#### PROVIDED MATERIAL ####

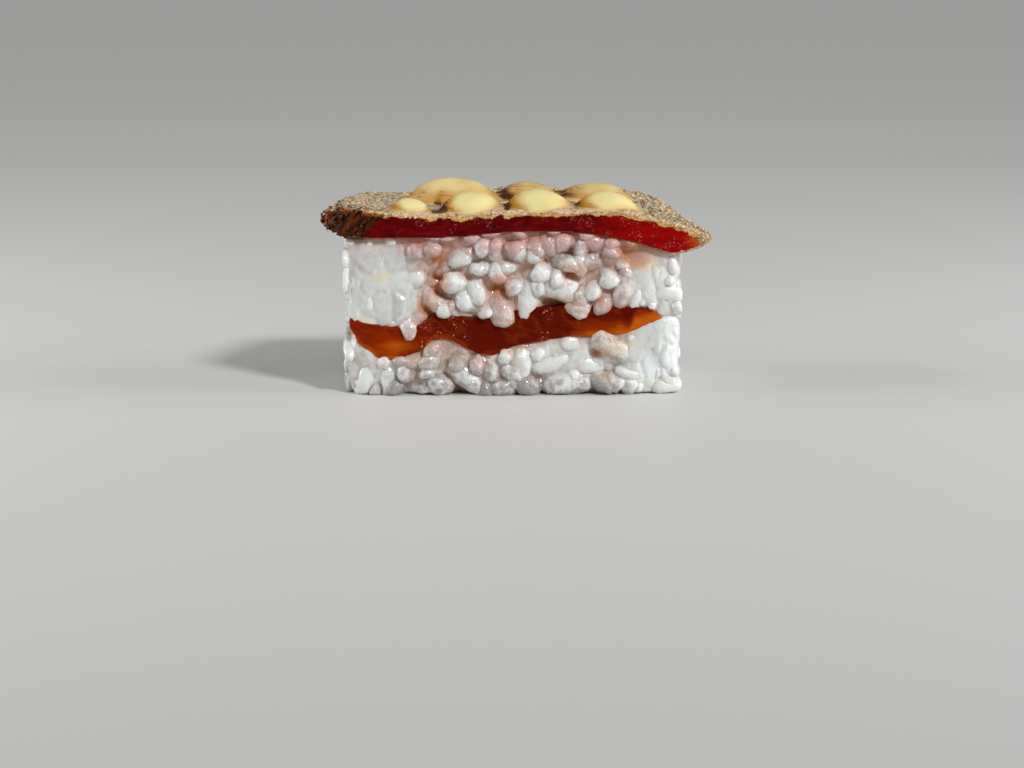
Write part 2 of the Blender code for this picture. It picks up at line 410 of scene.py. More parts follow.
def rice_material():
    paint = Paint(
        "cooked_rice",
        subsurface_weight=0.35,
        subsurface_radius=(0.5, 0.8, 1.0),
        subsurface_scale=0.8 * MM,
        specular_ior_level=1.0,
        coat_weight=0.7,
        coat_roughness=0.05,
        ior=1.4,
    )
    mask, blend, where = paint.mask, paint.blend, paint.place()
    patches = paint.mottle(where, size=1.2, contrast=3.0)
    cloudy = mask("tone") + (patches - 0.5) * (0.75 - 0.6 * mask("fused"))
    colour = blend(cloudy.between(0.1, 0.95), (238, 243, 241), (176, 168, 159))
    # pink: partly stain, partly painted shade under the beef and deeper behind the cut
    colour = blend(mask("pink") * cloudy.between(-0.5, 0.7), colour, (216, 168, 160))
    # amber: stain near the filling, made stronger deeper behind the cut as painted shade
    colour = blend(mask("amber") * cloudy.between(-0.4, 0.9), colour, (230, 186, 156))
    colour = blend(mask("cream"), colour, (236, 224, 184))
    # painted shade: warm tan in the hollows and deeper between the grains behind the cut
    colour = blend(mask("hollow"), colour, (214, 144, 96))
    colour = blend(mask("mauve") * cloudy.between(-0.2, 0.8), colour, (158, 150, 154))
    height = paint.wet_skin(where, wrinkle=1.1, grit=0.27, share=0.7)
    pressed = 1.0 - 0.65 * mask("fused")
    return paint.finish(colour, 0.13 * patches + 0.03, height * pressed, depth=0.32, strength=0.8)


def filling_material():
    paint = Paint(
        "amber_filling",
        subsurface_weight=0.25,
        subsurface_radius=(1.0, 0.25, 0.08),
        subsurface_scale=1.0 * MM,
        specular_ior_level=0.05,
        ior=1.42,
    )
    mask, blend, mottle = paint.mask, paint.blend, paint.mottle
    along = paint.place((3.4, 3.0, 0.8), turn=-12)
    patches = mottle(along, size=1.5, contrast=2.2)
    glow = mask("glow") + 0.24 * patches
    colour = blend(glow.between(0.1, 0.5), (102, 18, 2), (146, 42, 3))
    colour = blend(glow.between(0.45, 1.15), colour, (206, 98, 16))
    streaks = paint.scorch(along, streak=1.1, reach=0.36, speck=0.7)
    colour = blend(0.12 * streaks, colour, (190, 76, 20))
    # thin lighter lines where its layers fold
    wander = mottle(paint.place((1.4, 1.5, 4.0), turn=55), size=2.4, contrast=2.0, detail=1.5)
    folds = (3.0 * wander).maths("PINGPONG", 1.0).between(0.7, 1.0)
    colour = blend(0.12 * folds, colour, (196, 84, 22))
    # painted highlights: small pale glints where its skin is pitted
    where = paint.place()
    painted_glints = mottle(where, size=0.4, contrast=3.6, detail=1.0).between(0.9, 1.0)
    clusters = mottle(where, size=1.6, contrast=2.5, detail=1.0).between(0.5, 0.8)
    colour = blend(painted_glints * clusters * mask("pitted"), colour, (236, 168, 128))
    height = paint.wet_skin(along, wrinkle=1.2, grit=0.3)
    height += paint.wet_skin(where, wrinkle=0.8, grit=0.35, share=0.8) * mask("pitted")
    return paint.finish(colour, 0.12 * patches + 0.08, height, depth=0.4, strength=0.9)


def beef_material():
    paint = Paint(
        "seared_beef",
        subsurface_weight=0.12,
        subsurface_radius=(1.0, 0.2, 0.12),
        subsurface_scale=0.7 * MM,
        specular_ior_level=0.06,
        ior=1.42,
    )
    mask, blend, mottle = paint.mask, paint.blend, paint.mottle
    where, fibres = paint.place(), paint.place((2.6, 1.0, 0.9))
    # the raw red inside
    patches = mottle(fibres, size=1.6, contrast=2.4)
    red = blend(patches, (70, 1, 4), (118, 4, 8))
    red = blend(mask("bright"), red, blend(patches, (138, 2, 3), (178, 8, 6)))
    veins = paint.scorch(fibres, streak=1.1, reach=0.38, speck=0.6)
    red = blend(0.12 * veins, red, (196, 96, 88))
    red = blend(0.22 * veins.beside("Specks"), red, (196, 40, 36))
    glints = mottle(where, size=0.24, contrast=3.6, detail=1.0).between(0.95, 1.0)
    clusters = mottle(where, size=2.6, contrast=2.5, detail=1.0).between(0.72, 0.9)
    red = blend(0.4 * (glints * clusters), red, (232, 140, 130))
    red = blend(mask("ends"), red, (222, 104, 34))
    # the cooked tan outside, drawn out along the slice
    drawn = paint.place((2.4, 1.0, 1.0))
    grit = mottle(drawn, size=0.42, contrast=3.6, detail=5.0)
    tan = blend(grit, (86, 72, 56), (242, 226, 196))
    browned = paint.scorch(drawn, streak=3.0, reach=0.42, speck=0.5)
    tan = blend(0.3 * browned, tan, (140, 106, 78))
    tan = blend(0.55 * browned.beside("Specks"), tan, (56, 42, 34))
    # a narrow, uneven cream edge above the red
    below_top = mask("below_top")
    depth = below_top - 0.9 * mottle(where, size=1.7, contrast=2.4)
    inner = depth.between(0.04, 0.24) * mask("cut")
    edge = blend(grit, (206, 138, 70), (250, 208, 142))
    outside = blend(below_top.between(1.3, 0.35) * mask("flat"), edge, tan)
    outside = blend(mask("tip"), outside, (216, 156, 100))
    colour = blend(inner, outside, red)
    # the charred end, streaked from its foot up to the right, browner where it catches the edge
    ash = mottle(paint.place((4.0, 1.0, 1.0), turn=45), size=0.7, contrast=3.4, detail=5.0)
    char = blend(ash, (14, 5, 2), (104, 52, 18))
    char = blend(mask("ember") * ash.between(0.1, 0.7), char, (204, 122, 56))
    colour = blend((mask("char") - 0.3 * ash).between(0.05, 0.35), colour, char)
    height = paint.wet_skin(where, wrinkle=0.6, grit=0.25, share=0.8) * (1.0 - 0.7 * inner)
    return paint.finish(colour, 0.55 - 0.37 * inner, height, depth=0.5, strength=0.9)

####

» **EXERCISE GOAL**
Write out the material exactly as given.

» **FULL ANSWER**
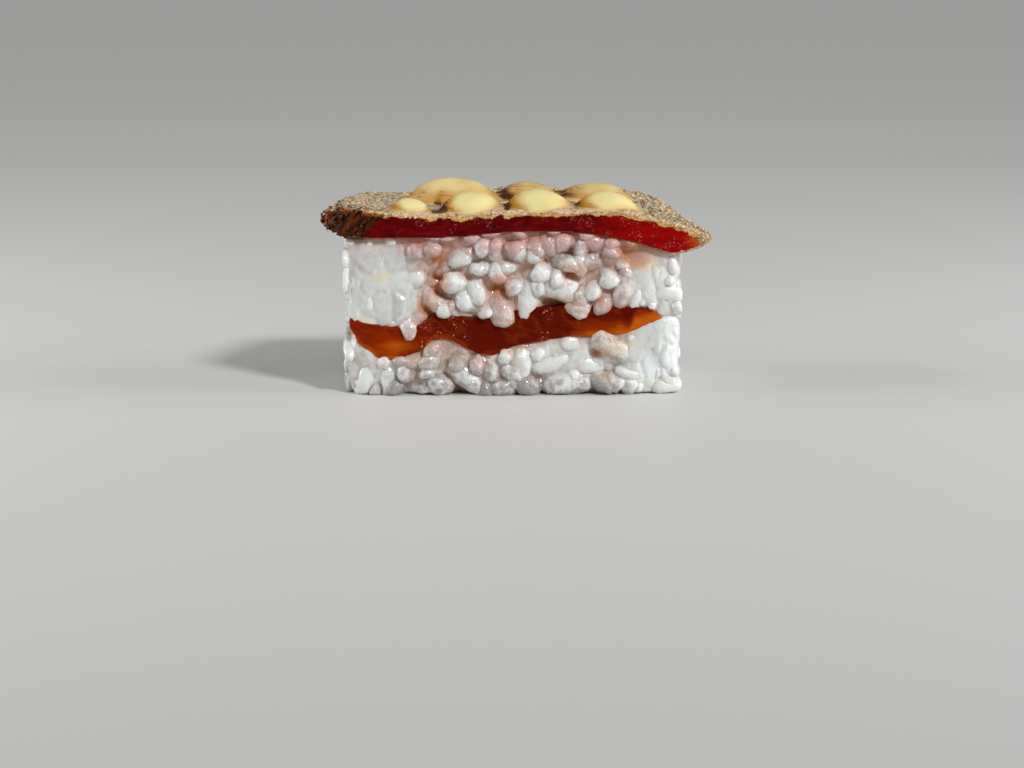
Write part 2 of the Blender code for this picture. It picks up at line 410 of scene.py. More parts follow.
def rice_material():
    paint = Paint(
        "cooked_rice",
        subsurface_weight=0.35,
        subsurface_radius=(0.5, 0.8, 1.0),
        subsurface_scale=0.8 * MM,
        specular_ior_level=1.0,
        coat_weight=0.7,
        coat_roughness=0.05,
        ior=1.4,
    )
    mask, blend, where = paint.mask, paint.blend, paint.place()
    patches = paint.mottle(where, size=1.2, contrast=3.0)
    cloudy = mask("tone") + (patches - 0.5) * (0.75 - 0.6 * mask("fused"))
    colour = blend(cloudy.between(0.1, 0.95), (238, 243, 241), (176, 168, 159))
    # pink: partly stain, partly painted shade under the beef and deeper behind the cut
    colour = blend(mask("pink") * cloudy.between(-0.5, 0.7), colour, (216, 168, 160))
    # amber: stain near the filling, made stronger deeper behind the cut as painted shade
    colour = blend(mask("amber") * cloudy.between(-0.4, 0.9), colour, (230, 186, 156))
    colour = blend(mask("cream"), colour, (236, 224, 184))
    # painted shade: warm tan in the hollows and deeper between the grains behind the cut
    colour = blend(mask("hollow"), colour, (214, 144, 96))
    colour = blend(mask("mauve") * cloudy.between(-0.2, 0.8), colour, (158, 150, 154))
    height = paint.wet_skin(where, wrinkle=1.1, grit=0.27, share=0.7)
    pressed = 1.0 - 0.65 * mask("fused")
    return paint.finish(colour, 0.13 * patches + 0.03, height * pressed, depth=0.32, strength=0.8)


def filling_material():
    paint = Paint(
        "amber_filling",
        subsurface_weight=0.25,
        subsurface_radius=(1.0, 0.25, 0.08),
        subsurface_scale=1.0 * MM,
        specular_ior_level=0.05,
        ior=1.42,
    )
    mask, blend, mottle = paint.mask, paint.blend, paint.mottle
    along = paint.place((3.4, 3.0, 0.8), turn=-12)
    patches = mottle(along, size=1.5, contrast=2.2)
    glow = mask("glow") + 0.24 * patches
    colour = blend(glow.between(0.1, 0.5), (102, 18, 2), (146, 42, 3))
    colour = blend(glow.between(0.45, 1.15), colour, (206, 98, 16))
    streaks = paint.scorch(along, streak=1.1, reach=0.36, speck=0.7)
    colour = blend(0.12 * streaks, colour, (190, 76, 20))
    # thin lighter lines where its layers fold
    wander = mottle(paint.place((1.4, 1.5, 4.0), turn=55), size=2.4, contrast=2.0, detail=1.5)
    folds = (3.0 * wander).maths("PINGPONG", 1.0).between(0.7, 1.0)
    colour = blend(0.12 * folds, colour, (196, 84, 22))
    # painted highlights: small pale glints where its skin is pitted
    where = paint.place()
    painted_glints = mottle(where, size=0.4, contrast=3.6, detail=1.0).between(0.9, 1.0)
    clusters = mottle(where, size=1.6, contrast=2.5, detail=1.0).between(0.5, 0.8)
    colour = blend(painted_glints * clusters * mask("pitted"), colour, (236, 168, 128))
    height = paint.wet_skin(along, wrinkle=1.2, grit=0.3)
    height += paint.wet_skin(where, wrinkle=0.8, grit=0.35, share=0.8) * mask("pitted")
    return paint.finish(colour, 0.12 * patches + 0.08, height, depth=0.4, strength=0.9)


def beef_material():
    paint = Paint(
        "seared_beef",
        subsurface_weight=0.12,
        subsurface_radius=(1.0, 0.2, 0.12),
        subsurface_scale=0.7 * MM,
        specular_ior_level=0.06,
        ior=1.42,
    )
    mask, blend, mottle = paint.mask, paint.blend, paint.mottle
    where, fibres = paint.place(), paint.place((2.6, 1.0, 0.9))
    # the raw red inside
    patches = mottle(fibres, size=1.6, contrast=2.4)
    red = blend(patches, (70, 1, 4), (118, 4, 8))
    red = blend(mask("bright"), red, blend(patches, (138, 2, 3), (178, 8, 6)))
    veins = paint.scorch(fibres, streak=1.1, reach=0.38, speck=0.6)
    red = blend(0.12 * veins, red, (196, 96, 88))
    red = blend(0.22 * veins.beside("Specks"), red, (196, 40, 36))
    glints = mottle(where, size=0.24, contrast=3.6, detail=1.0).between(0.95, 1.0)
    clusters = mottle(where, size=2.6, contrast=2.5, detail=1.0).between(0.72, 0.9)
    red = blend(0.4 * (glints * clusters), red, (232, 140, 130))
    red = blend(mask("ends"), red, (222, 104, 34))
    # the cooked tan outside, drawn out along the slice
    drawn = paint.place((2.4, 1.0, 1.0))
    grit = mottle(drawn, size=0.42, contrast=3.6, detail=5.0)
    tan = blend(grit, (86, 72, 56), (242, 226, 196))
    browned = paint.scorch(drawn, streak=3.0, reach=0.42, speck=0.5)
    tan = blend(0.3 * browned, tan, (140, 106, 78))
    tan = blend(0.55 * browned.beside("Specks"), tan, (56, 42, 34))
    # a narrow, uneven cream edge above the red
    below_top = mask("below_top")
    depth = below_top - 0.9 * mottle(where, size=1.7, contrast=2.4)
    inner = depth.between(0.04, 0.24) * mask("cut")
    edge = blend(grit, (206, 138, 70), (250, 208, 142))
    outside = blend(below_top.between(1.3, 0.35) * mask("flat"), edge, tan)
    outside = blend(mask("tip"), outside, (216, 156, 100))
    colour = blend(inner, outside, red)
    # the charred end, streaked from its foot up to the right, browner where it catches the edge
    ash = mottle(paint.place((4.0, 1.0, 1.0), turn=45), size=0.7, contrast=3.4, detail=5.0)
    char = blend(ash, (14, 5, 2), (104, 52, 18))
    char = blend(mask("ember") * ash.between(0.1, 0.7), char, (204, 122, 56))
    colour = blend((mask("char") - 0.3 * ash).between(0.05, 0.35), colour, char)
    height = paint.wet_skin(where, wrinkle=0.6, grit=0.25, share=0.8) * (1.0 - 0.7 * inner)
    return paint.finish(colour, 0.55 - 0.37 * inner, height, depth=0.5, strength=0.9)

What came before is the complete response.